◆ **JOB**:
The required output consists solely of the lines from the one containing "Turn this picture" down to the one containing "step_h = 150; // [100:5:180]", both included, each quoted exactly.

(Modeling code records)
***
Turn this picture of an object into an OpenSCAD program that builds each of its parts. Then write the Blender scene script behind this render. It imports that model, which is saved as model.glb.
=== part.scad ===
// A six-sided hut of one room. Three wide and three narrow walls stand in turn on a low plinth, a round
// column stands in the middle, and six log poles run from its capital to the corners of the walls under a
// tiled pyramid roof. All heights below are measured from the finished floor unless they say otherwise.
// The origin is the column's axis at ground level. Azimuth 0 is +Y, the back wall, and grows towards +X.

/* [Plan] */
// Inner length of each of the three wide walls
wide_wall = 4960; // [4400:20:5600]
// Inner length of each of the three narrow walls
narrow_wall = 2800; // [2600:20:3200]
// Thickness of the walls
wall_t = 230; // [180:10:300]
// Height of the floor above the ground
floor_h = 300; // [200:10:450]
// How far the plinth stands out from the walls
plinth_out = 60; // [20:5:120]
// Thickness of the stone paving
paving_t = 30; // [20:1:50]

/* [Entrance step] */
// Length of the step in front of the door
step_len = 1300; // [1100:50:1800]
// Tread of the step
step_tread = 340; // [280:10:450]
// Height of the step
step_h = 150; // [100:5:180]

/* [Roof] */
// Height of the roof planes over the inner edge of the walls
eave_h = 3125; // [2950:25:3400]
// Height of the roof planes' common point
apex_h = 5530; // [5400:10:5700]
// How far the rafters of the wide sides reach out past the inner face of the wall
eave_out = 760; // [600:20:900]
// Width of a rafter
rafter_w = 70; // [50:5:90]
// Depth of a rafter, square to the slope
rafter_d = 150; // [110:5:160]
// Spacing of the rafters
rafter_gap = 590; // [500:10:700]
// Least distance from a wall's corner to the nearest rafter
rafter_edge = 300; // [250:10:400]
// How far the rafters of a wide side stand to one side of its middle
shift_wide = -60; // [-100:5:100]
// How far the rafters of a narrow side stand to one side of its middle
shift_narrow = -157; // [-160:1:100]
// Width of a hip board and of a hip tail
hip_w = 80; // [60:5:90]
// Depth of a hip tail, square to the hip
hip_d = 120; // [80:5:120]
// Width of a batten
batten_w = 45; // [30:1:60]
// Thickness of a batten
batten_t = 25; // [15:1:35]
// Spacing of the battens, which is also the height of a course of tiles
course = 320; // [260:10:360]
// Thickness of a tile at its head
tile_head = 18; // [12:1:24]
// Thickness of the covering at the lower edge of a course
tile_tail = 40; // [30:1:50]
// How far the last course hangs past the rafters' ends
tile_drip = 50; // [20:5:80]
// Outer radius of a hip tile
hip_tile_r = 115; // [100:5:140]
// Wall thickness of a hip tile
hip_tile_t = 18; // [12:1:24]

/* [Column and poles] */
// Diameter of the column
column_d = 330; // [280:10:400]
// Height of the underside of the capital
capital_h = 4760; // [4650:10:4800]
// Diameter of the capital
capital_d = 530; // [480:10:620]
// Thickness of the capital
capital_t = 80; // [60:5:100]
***
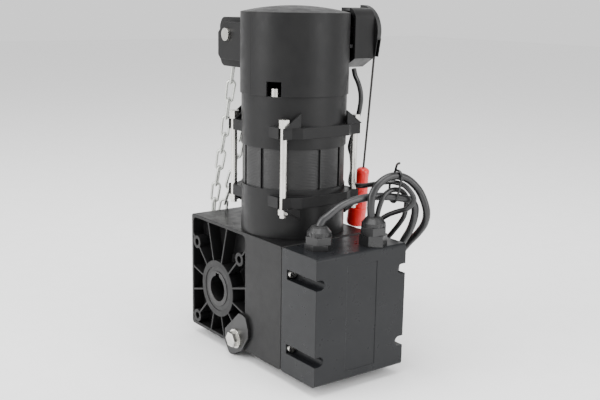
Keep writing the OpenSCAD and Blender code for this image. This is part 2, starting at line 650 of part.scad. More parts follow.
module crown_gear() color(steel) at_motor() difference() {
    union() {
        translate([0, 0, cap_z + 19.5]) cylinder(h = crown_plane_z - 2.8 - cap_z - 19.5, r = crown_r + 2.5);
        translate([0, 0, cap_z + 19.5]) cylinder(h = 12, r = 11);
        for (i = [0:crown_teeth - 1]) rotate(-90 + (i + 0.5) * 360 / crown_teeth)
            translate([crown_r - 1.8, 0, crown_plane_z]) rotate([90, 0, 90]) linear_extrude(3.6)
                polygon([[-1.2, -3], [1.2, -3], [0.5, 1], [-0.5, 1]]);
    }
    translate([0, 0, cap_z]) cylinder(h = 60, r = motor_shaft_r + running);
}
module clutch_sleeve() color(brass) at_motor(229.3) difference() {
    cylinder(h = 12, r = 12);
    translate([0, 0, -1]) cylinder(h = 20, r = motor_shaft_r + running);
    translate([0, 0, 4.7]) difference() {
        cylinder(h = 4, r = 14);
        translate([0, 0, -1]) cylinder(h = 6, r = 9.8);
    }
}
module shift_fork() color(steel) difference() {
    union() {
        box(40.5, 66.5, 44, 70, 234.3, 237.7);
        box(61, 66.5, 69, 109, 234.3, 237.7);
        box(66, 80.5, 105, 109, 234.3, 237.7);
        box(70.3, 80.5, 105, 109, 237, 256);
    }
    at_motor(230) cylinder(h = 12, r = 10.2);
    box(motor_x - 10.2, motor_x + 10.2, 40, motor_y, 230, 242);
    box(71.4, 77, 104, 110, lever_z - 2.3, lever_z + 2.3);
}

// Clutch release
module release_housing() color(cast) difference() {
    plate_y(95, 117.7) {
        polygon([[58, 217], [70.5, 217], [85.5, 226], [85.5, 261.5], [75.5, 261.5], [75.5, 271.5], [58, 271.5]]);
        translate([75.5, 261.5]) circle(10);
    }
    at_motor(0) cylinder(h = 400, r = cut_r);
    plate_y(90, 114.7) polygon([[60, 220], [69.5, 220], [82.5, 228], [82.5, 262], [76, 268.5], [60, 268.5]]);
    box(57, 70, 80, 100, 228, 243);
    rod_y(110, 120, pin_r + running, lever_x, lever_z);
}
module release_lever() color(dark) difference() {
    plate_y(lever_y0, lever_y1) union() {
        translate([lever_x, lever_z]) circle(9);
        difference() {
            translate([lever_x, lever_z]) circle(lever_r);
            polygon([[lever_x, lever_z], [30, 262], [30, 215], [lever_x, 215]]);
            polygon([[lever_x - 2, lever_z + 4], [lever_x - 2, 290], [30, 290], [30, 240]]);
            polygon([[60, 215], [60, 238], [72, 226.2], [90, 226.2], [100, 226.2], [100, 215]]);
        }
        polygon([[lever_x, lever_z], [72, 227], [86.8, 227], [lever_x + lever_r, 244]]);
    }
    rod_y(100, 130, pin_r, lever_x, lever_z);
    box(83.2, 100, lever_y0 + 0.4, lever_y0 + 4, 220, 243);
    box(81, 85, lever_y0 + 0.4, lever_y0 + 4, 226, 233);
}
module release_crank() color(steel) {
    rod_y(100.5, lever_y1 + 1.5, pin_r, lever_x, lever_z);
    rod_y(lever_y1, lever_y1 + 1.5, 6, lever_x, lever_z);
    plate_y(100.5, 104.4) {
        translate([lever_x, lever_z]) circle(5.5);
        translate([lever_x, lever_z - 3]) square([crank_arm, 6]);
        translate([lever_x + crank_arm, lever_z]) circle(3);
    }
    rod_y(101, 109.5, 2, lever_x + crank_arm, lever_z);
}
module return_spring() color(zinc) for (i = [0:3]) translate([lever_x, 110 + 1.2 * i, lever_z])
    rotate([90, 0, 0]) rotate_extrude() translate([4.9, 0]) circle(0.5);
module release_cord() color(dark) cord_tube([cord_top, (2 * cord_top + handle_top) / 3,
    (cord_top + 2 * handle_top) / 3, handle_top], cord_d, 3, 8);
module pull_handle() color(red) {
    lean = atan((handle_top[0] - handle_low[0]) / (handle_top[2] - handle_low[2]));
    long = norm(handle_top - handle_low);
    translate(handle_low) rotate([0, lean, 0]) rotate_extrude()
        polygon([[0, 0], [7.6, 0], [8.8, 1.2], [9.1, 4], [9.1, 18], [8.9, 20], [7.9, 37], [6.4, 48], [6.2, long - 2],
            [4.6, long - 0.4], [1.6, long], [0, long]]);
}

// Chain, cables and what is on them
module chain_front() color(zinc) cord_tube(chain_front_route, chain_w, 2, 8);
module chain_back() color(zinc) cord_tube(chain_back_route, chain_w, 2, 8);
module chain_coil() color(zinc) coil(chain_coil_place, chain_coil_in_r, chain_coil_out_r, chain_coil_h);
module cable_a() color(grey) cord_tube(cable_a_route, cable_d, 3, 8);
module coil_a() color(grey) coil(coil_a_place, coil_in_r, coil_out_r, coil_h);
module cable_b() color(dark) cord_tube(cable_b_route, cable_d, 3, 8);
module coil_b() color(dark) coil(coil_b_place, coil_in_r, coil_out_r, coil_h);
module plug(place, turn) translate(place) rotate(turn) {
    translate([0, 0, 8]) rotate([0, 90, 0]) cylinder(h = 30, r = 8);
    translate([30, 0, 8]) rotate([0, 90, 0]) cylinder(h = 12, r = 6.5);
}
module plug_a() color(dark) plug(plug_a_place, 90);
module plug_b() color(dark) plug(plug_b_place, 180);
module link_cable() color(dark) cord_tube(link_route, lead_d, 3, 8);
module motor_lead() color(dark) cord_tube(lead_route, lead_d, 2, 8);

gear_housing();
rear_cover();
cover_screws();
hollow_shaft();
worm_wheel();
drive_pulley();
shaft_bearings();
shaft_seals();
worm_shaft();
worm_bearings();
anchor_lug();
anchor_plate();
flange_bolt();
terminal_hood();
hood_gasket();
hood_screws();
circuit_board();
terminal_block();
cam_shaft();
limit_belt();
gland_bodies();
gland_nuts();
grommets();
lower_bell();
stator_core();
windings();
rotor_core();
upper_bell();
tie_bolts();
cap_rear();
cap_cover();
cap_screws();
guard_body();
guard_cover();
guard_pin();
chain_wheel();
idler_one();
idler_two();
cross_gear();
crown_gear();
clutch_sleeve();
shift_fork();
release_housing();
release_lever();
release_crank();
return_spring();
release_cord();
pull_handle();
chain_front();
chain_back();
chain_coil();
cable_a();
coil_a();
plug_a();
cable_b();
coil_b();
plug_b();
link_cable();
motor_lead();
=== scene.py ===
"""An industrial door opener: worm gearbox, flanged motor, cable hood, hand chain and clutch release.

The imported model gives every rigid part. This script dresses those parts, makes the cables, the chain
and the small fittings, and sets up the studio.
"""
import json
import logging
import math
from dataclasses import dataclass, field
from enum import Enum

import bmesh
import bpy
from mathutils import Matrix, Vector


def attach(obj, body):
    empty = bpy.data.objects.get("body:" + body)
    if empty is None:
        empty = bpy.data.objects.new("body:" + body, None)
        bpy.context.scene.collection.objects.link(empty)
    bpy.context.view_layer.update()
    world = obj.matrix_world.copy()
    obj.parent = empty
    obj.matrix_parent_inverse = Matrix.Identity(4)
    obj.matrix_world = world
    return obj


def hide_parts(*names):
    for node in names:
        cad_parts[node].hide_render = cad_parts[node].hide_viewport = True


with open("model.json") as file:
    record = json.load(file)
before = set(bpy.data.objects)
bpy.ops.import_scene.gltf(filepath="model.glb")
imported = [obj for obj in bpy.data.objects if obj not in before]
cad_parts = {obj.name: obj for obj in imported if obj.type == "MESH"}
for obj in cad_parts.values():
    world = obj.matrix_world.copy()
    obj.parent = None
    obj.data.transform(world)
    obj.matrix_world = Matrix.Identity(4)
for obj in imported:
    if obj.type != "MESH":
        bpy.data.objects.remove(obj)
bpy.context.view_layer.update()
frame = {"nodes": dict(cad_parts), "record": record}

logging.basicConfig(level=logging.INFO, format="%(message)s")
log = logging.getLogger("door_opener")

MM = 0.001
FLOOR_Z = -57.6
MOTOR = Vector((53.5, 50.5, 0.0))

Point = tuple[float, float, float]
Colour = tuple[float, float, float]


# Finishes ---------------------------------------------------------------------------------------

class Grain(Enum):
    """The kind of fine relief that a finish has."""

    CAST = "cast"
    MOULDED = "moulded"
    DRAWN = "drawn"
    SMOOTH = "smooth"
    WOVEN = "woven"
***
◆ **TASK ANSWER**:
Turn this picture of an object into an OpenSCAD program that builds each of its parts. Then write the Blender scene script behind this render. It imports that model, which is saved as model.glb.
=== part.scad ===
// A six-sided hut of one room. Three wide and three narrow walls stand in turn on a low plinth, a round
// column stands in the middle, and six log poles run from its capital to the corners of the walls under a
// tiled pyramid roof. All heights below are measured from the finished floor unless they say otherwise.
// The origin is the column's axis at ground level. Azimuth 0 is +Y, the back wall, and grows towards +X.

/* [Plan] */
// Inner length of each of the three wide walls
wide_wall = 4960; // [4400:20:5600]
// Inner length of each of the three narrow walls
narrow_wall = 2800; // [2600:20:3200]
// Thickness of the walls
wall_t = 230; // [180:10:300]
// Height of the floor above the ground
floor_h = 300; // [200:10:450]
// How far the plinth stands out from the walls
plinth_out = 60; // [20:5:120]
// Thickness of the stone paving
paving_t = 30; // [20:1:50]

/* [Entrance step] */
// Length of the step in front of the door
step_len = 1300; // [1100:50:1800]
// Tread of the step
step_tread = 340; // [280:10:450]
// Height of the step
step_h = 150; // [100:5:180]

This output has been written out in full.